I like to sing along to the verse above of “We Are Young.” But singing it does make me feel like a bit of a fraud. I’m not young. At the very least, I am not the “young” these lyrics are about. And that struck me all of a sudden the first time I sang them really loud in the car.  I used to be that kind of young. I used to be in Fun’s audience.

But mostly, I realized that the idea of “setting the world on fire” has completely changed for me. “Setting the world on fire” used to mean knowing the guys in the band playing at Neptune’s on Dune Road and drinking and dancing on the stage as they sang. Going out in the middle of the night and stealing lawn signs that supported Republican candidates. Doing pretty much anything that would make a good story the next day. It meant, almost literally, burning “brighter than the sun,” and usually crashing spectacularly at the end of a night or a semester or a political campaign; but it also meant, in whatever misguided way, changing things, making noise, believing in something.

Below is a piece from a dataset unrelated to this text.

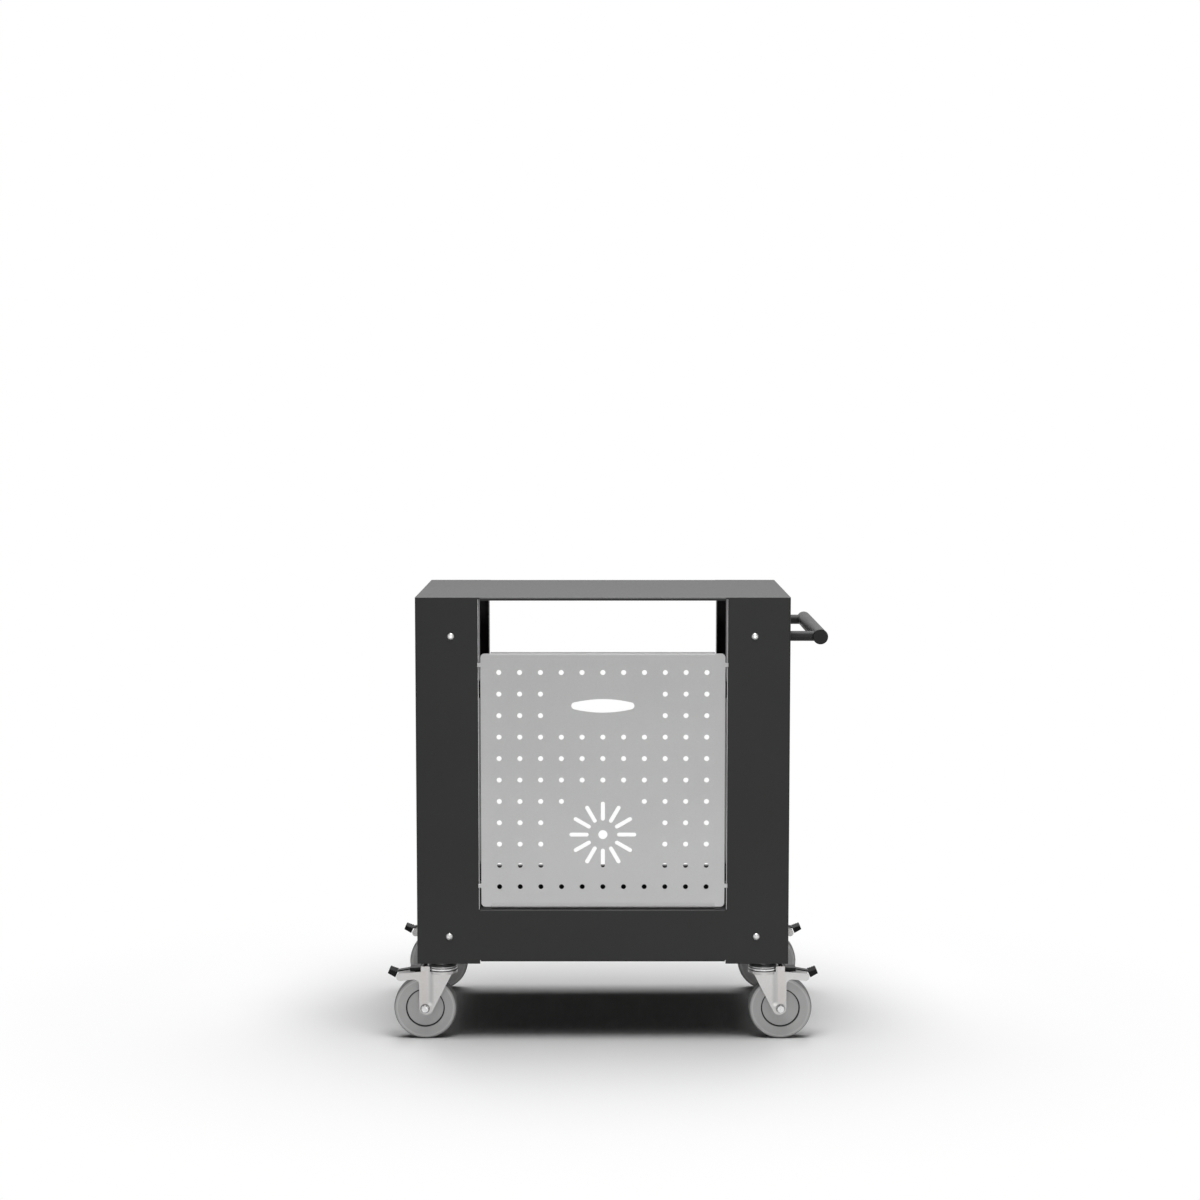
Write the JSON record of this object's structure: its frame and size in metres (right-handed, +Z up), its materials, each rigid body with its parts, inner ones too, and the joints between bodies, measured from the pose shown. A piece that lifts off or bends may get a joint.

The thought of doing most of those things now just makes me tired. Or cold. Or dizzy.

I don’t think that’s a bad thing–the immaturity of my early 20s aside. Because I think that I get that same feeling from writing something spectacular, from challenging ideas and customs that haven’t been challenged before–that have been naturalized, mythologized (Barthes again)–from pushing, instead of behavior boundaries, genre boundaries.

Listen to me. I’m comparing pushing genre boundaries to trespassing and the theft of lawn signs. My twenty-year-old self would rail at the use of language like “genre boundaries” at all. F’ing theory head.

And that leaves me I do not know where. Conflicted. Not where I meant to be at the bottom of this post.

2 Responses to “Sound Check”

  1. I don’t like that FUN song. I was never that kind of young. I do, however, like some of their other songs! Have you heard Some Nights? I feel good singing along to it: http://www.youtube.com/watch?v=qQkBeOisNM0

  2. haha! i love this post. i just turned 24 and i even feel the same way, that i’m not young like that anymore.